Overall, I think the data and plots I just shown did support the initial hypothesis, which states that the number of homicide deaths will decrease over time due to advances in technology and law enforcement. We can clearly see that total deaths has been decreasing recently.
For this question, I will choose the observation “Crude Rate” to include in our analysis:
data$Crude.Rate <- as.numeric(data$Crude.Rate)
## Warning: NAs introduced by coercion
data$Year <- as.numeric(data$Year)
plot <- ggplot(data, aes(x= Gender, y = Crude.Rate)) +
geom_boxplot() +
labs(title = "Homicide Assault Rates by Gender, 2018-2022", x = "Gender", y = "Crude Rate") +
theme_minimal() +
theme(plot.title = element_text(hjust = 0.5, size = 18),
axis.text = element_text(size = 12),
axis.title = element_text(size = 14))
ggplotly(plot)
## Warning: Removed 55 rows containing non-finite values (`stat_boxplot()`).
For Crude Rate, there seem to be the same conclusion for Gender at the beginning of the analysis.
Lets take a look at some specific states, including ours: Massachusetts!!!
states <- c("New York", "California", "Texas", "Massachusetts")
# Filter data to only include certain states
selected_states <- filter(data, State %in% states)
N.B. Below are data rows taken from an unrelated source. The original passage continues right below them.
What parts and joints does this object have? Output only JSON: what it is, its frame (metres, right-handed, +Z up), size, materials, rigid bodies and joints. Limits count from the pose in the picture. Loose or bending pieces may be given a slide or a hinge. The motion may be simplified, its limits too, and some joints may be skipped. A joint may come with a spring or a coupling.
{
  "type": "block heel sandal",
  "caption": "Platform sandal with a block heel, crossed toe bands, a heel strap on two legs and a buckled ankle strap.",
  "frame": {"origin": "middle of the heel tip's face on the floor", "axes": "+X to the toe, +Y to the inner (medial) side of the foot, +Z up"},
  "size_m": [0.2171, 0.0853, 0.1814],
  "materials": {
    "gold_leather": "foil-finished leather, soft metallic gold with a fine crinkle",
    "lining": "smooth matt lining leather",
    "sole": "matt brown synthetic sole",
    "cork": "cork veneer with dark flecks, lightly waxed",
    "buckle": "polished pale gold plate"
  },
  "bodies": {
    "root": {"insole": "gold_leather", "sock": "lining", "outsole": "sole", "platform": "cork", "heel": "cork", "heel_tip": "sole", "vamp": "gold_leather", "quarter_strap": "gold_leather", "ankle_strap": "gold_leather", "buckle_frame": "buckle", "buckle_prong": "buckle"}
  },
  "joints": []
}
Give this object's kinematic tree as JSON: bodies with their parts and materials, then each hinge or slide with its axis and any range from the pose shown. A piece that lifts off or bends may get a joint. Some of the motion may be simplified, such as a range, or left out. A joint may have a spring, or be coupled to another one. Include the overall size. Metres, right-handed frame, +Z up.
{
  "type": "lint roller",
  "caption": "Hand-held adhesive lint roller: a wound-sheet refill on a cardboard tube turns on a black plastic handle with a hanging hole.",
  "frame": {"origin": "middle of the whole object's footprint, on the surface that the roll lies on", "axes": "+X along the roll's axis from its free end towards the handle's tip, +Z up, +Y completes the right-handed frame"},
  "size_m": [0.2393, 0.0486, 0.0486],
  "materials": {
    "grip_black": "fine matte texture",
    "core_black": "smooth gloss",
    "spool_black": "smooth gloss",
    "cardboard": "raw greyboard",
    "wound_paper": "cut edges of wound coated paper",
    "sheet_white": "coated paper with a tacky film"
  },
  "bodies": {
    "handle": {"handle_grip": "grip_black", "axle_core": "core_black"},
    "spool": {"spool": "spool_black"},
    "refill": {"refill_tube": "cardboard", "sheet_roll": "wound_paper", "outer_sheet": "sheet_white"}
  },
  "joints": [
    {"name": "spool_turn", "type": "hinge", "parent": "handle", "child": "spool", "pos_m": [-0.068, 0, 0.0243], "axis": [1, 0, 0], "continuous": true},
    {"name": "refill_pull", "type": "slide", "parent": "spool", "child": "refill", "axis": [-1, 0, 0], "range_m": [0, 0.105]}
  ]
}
# Plot homicde rate per 100,000 by state and year
plot <- ggplot(selected_states, aes(x = Year, y = Crude.Rate, color = Gender)) +
geom_line() +
facet_wrap(~ State, scales = "free_y") +
labs(title = "Homicide Rate Per 100000 ppl by State and Year",
x = "Year", y = "Homicide Rate", color = "Gender") +
theme_bw()
ggplotly(plot)
Now, we will create another interactive table with total population and deaths by states:
# Group by years
state_summary <- data %>%
group_by(State) %>%
summarize(total_deaths = sum(Deaths),
total_population = sum(Population))
# Create the interactive table
datatable(state_summary,
rownames = FALSE,
class = "hover",
extensions = "Buttons")
Lets see the relationship between population and total deaths by States:
ggplot(state_summary, aes(x = total_population, y = total_deaths)) +
theme_set(theme_bw()) +
geom_point(alpha = 0.5) +
labs(x = "Total Population", y = "Total Deaths", title = "Total Deaths vs. Total Population") +
geom_smooth()
## `geom_smooth()` using method = 'loess' and formula = 'y ~ x'
We will be examine the number of Deaths per 100000 vs. Population of 4 chosen states;
ggplot(selected_states, aes(x=Population, y=Crude.Rate, color=State)) +
geom_point(alpha=0.5) +
labs(x="Population (log scale)", y="Deaths per 100,000 people") +
ggtitle("Crude Rate vs. Population by States") +
geom_smooth(method=lm, se=FALSE) +
facet_wrap(~State, nrow=2, scales="free")
## `geom_smooth()` using formula = 'y ~ x'
Choosing Crude Rate (Deaths per 100,000 people) observation did not change the way I think about the dataset very much since the observations that I chose for question 8) does not related to the initial observations that I chose (which was Gender, Total Deaths).
In conclusion, the trend for homicides were still increasing from 2018 until 2021, however saw a significant decrease in last year 2022. We can also see that Male’s Homicides is dominant compared to that of Female, implying somewhat more violence in Men. Besides, the graphs also demonstrate the positive relationship between the Deaths count and Total population across all States, let alone Gender.
I learned that just looking at a few observations are not sufficient for concluding facts about the dataset. When I look at the death Rate per 100,000 people and Population, it shows a negative linear relationship. This also prooves that States with small population can also have a significant number of deaths.